One of the perceived advantages of the English arbitration process is that all of the arbitrators are expected to be neutral, whereas in the US it is often the case that party-appointed arbitrators will be expected to lean towards the party responsible for their appointment.
Furthermore, an English arbitration award (unless specifically agreed otherwise) will always be a written reasoned award, whereas the default position in the US is that arbitration panels do not have to give reasons for their decisions.

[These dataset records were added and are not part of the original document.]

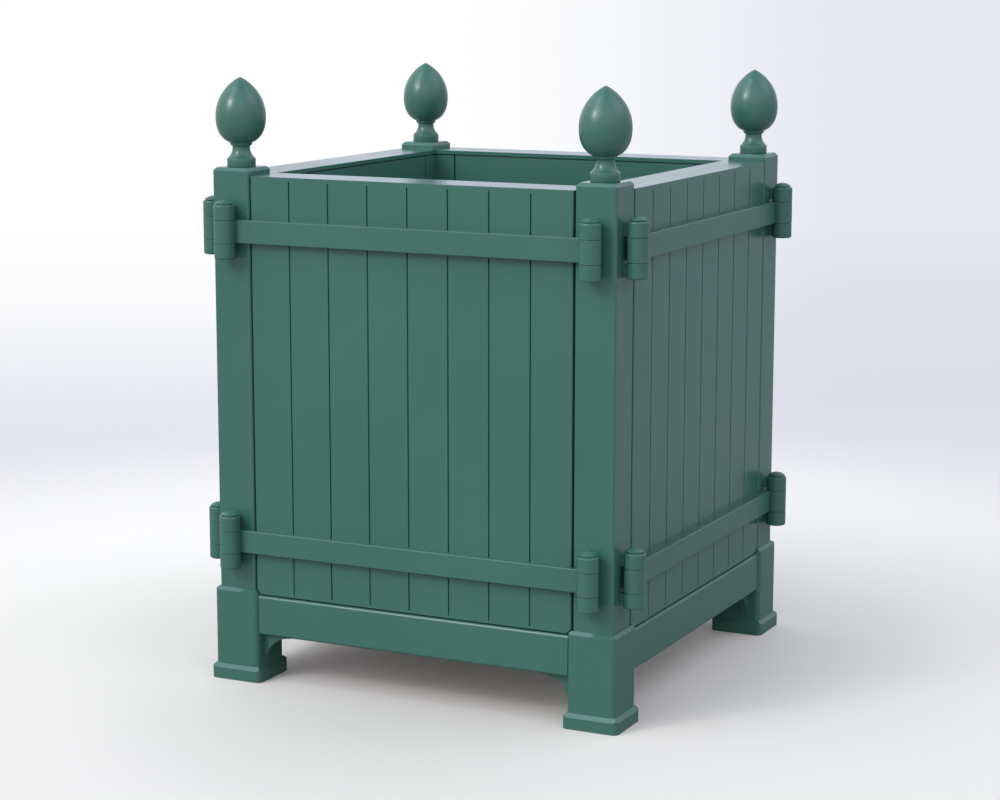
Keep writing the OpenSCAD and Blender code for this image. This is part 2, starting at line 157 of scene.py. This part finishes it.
def makePaintFilm(settings):
    group, given, end = newGroup(
        "paintFilm",
        [
            ("Paint", "Color", (0.04, 0.14, 0.1, 1)),
            ("Thin paint", "Color", (0.05, 0.16, 0.12, 1)),
            ("Brush scale", "Vector", (900, 900, 14)),
            ("Brush", "Float", 0.3),
            ("Peel scale", "Float", 700),
            ("Peel", "Float", 0.4),
            ("Drift scale", "Float", 5),
            ("Drift", "Float", 0.3),
            ("Gloss low", "Float", 0.3),
            ("Gloss high", "Float", 0.42),
        ],
        [("Color", "Color"), ("Roughness", "Float"), ("Height", "Float")],
    )
    place = addNode(group, "TexCoord", (-900, 300)).outputs["Object"]
    scaled = {0: place, 1: given["Brush scale"]}
    stretch = addNode(group, "VectorMath", (-700, 300), scaled, operation="MULTIPLY").outputs[0]
    brush = addNoise(group, (-500, 300), stretch, 1, settings["brush"])["Fac"]
    peel = addNoise(group, (-500, 60), place, given["Peel scale"], settings["peel"])["Fac"]
    drift = addNoise(group, (-500, -180), place, given["Drift scale"], settings["drift"])["Fac"]
    swing = addRange(group, (-440, -360), drift, settings["driftReach"])
    driftShare = addMath(group, (-280, -180), "MULTIPLY", swing, given["Drift"])
    brushShare = addMath(group, (-280, 220), "MULTIPLY", brush, given["Brush"])
    peelShare = addMath(group, (-280, 40), "MULTIPLY", peel, given["Peel"])
    thinning = settings["brushThinning"]
    thin = addMath(group, (-80, -100), "MULTIPLY_ADD", brushShare, thinning, driftShare)
    colour = addMix(group, (300, 120), thin, given["Paint"], given["Thin paint"])
    gloss = addRange(group, (300, -120), swing, (0, 1), (given["Gloss low"], given["Gloss high"]))
    height = addMath(group, (300, -380), "ADD", brushShare, peelShare)
    feed(group, end, {"Color": colour, "Roughness": gloss, "Height": height})
    return group


paintFilm = makePaintFilm(filmSettings)


# a thin film of dust that fades out above the floor
dustSettings = {
    "speckScale": 90,
    "specks": {"Detail": 5, "Roughness": 0.65},
    "speckReach": (0.38, 0.68),  # the noise's values between which the dust thickens
}


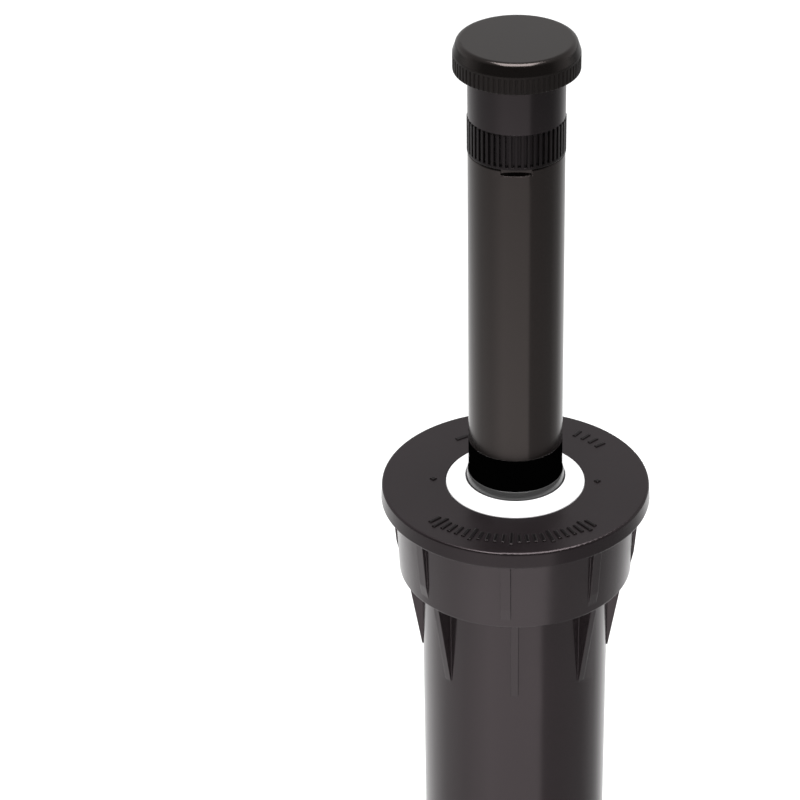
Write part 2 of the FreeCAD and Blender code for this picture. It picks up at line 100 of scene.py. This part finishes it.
class Nodes:
    """A material's node tree with short ways to add and join nodes."""

    def __init__(self, name):
        self.material = bpy.data.materials.new(name)
        self.material.use_nodes = True
        self.tree = self.material.node_tree
        self.shader = self.tree.nodes["Principled BSDF"]

    def add(self, kind, **values):
        node = self.tree.nodes.new(kind)
        for name, value in values.items():
            if hasattr(node, name):
                setattr(node, name, value)
            else:
                node.inputs[name.replace("_", " ").capitalize()].default_value = value
        return node

    def join(self, source, output, target, socket):
        self.tree.links.new(source.outputs[output], target.inputs[socket])

    def noise(self, scale, detail=3.0, stretch=(1, 1, 1)):
        place = self.add("ShaderNodeTexCoord")
        mapping = self.add("ShaderNodeMapping")
        mapping.inputs["Scale"].default_value = stretch
        texture = self.add("ShaderNodeTexNoise")
        texture.inputs["Scale"].default_value = scale
        texture.inputs["Detail"].default_value = detail
        self.join(place, "Object", mapping, "Vector")
        self.join(mapping, "Vector", texture, "Vector")
        return texture

    def spread(self, texture, low, high):
        change = self.add("ShaderNodeMapRange")
        change.clamp = False
        change.inputs["From Min"].default_value = 0.3
        change.inputs["From Max"].default_value = 0.7
        change.inputs["To Min"].default_value = low
        change.inputs["To Max"].default_value = high
        self.join(texture, "Fac", change, "Value")
        return change

    def above(self, height, lower_value, upper_value):
        place = self.add("ShaderNodeTexCoord")
        split = self.add("ShaderNodeSeparateXYZ")
        step = self.add("ShaderNodeMapRange")
        step.inputs["From Min"].default_value = height - 0.1 * MM
        step.inputs["From Max"].default_value = height + 0.1 * MM
        step.inputs["To Min"].default_value = lower_value
        step.inputs["To Max"].default_value = upper_value
        self.join(place, "Object", split, "Vector")
        self.join(split, "Z", step, "Value")
        return step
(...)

An English arbitration award will ordinarily be subject to appeal in the event of either (i) a serious procedural irregularity or (ii) manifest error of law - if the decision is “obviously wrong” - under Section 69 of the Arbitration Act 1996. The parties are, however, free to agree that there should be no appeal under Section 69. This is often the case under the Bermuda form, and was the case in the policy wording in C v D. Disapplying Section 69 has the effect that an arbitration award will always be final, unless there was some procedure irregularity or bias, and can therefore strengthen the arbitrators’ power to arrive at equitable commercial conclusions, rather than being hidebound by strictly following the law.
Conclusion
The Bermuda form is a popular clause in certain forms of insurance policies and is adopted to take advantage of the perceived benefits of combining English arbitration with New York law. However disputes still arise regarding the Bermuda form as is demonstrated in the recent case of C v D in which the court affirmed that the governing law of the entire policy could not override the procedural law of the arbitration. The case demonstrates that attempts to obtain the benefit of both English and New York laws run the risk of generating satellite disputes.
The Bermuda form itself, though, is not the only form of words which can be used to combine the advantages of one jurisdiction as the seat of the arbitration, and the basis for the procedures governing the arbitration, with the substantive law of a different jurisdiction. Carefully drafted arbitration clauses can indeed offer best of both world solutions, and minimise the risk of satellite litigation of the type experienced in C v D.